— Это старый заброшенный дымоход. Согласитесь, что я никогда бы не узнала о его существовании, если бы не жила здесь. Ну согласитесь.
— Да, конечно, — сказала мама.
— Но мало того. Если вы откроете дверцу, то нащупаете внутри две заслонки — наверху большая, а под ней еще одна, поменьше. Так вот, на той, поменьше, выцарапано одно слово. Ася. Да-да, Ася. Ася — это я. Пожалуйста, проверьте.
Она так торжествовала, так была уверена в победе, что я подумал: «Ну, все, мы пропали».
Мама медленно открыла дверцу (оттуда еще вытекло немного старого, очень заброшенного дыма), засунула руку, пошарила — там что-то звякнуло, и вот вылез черный круг с железной петелькой наверху.
Ксения Сергеевна улыбалась куда-то в сторону и выстукивала пальцами по корыту.
На маму было жалко смотреть. Я думал, что она заплачет.
«Ну и что! — хотел закричать я. — Что с того, что они раньше тут жили? А теперь живем мы. И нечего с ними разговаривать и искать старые заслонки с петельками; пусть уходят по-хорошему, откуда пришли».
Мама вдруг вынула руку из стены и сказала:
— А больше там ничего нет. Никакой Аси.
— Как нет?! — закричала Ксения Сергеевна, отталкивая маму. — Пустите!
Она до самого плеча засунула руку в дыру, заморгала, прижалась щекой к стене, потом попыталась засунуть голову, но голова уже не лезла.
— Этого не может быть, этого не может быть, — повторяла она и шуровала так, что сажа летела оттуда во все щели и прямо ей в лицо.
Меня просто корчило от смеха. Мама тоже кусала губы и изо всех сил изображала лицом сочувствие. Она всегда учит меня сочувствовать чужим несчастьям, но сама не выдерживает, если смешно.
Надя первая повернулась и пошла обратно в комнату. Кажется, она даже вздохнула с облегчением, что все кончилось и ей не надо больше ничего переживать.

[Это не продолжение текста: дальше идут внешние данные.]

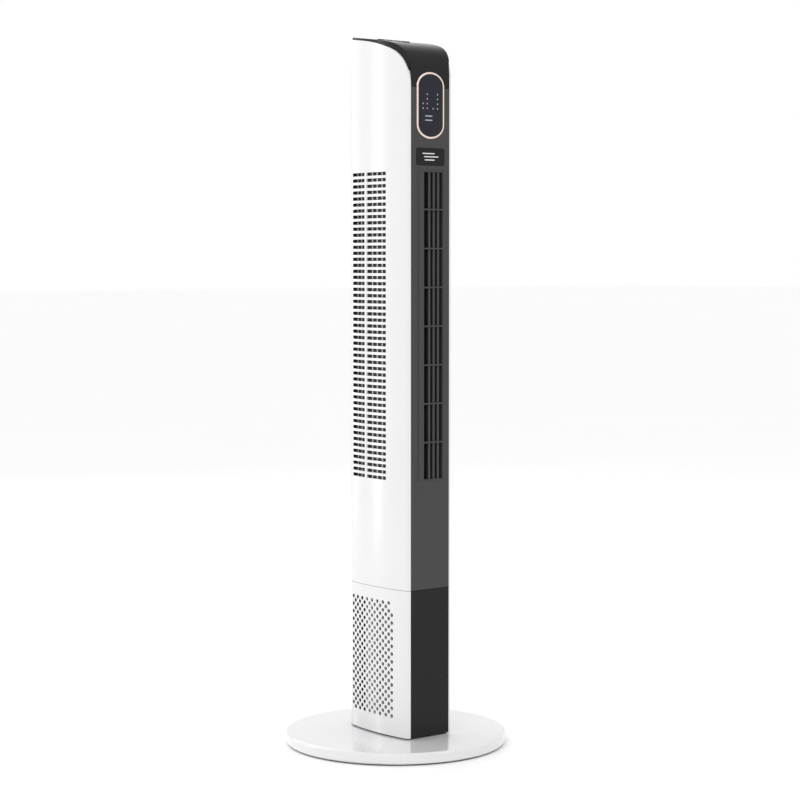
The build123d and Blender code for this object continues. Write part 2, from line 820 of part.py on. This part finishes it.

В комнате ихняя Катенька, про которую все забыли, успела оторвать со стены календарь, повалила все стулья, утянула со стола сегодняшнюю газету и теперь спала, завернувшись в нее, возле самых дверей. Как много успевают маленькие дети — и всего за несколько минут! Видимо, потому, что они совсем не раздумывают. А у нас всегда куча времени уходит на раздумывания.
Надя подняла ее с пола, отнесла на диван и начала потихоньку одевать. Голова у нее не держалась во сне и руки тоже, но в пальцах она по-прежнему сжимала газету; потом, так и не просыпаясь, заплакала.
— Сколько ей? — тихо спросила мама.
— Два года семь месяцев, — ответила Надя.
— А куда?.. Куда вы сейчас пойдете? В гостиницу?
— Какая уж тут гостиница, — вздохнула Надя.
— Но куда же? К папе? Где ее папа?
— Какой уж тут папа…
В это время вошла Ксения Сергеевна — ее еле было видно из-под сажи.
— Надя, — растерянно сказала она, — Надя, все исчезло… Там в самом деле ничего нет. Ничего нашего здесь не осталось, ничего. Подумать только.
— Одевайся, мама. Ты видишь, мы уже готовы.
— Ах да, конечно. Подумать только — ничего. Как это могло случиться?
Одеваясь, она все бормотала и искала глазами по потолку и стенам. Катенька плакала во сне как заведенная, — казалось, каждый раз вот-вот уже перестала, а на самом деле она просто набирала новый воздух для следующего рева. Мама смотрела на них как-то странно.
«Ну чего она, чего? — подумал я. — Ведь они уже уходят. Сейчас уйдут насовсем, и кончено. Потерпи еще немного».
— Может, достать ей еще один платок — шерстяной? — спросила Ксения Сергеевна, беря чемодан.
— Не надо. Сейчас на вокзалах и ночью топят, сейчас хорошо. Вполне можно ночевать.
И они пошли к двери.
Я посмотрел на маму и вдруг увидел, что все — ей не дотерпеть. Знаю я это ее выражение. Очень давно в шесть лет, у меня был нарыв на колене, и его нужно было вскрыть, а я катался по полу, визжал и не давался врачу. Тогда она схватила меня, зажала между колен и держала все время, пока мне там резали и прочищали. С тех пор я его и запомнил, это выражение на мамином лице, оно было очень бесповоротное.
И теперь вот тоже.
Они еще не дошли до двери, когда она подскочила к ним и начала зачем-то вырывать чемодан у Ксении Сергеевны.
— Нет-нет, — кричала она, — так нельзя! Куда же вы? Да еще с ребенком. Нет, я вас не пущу.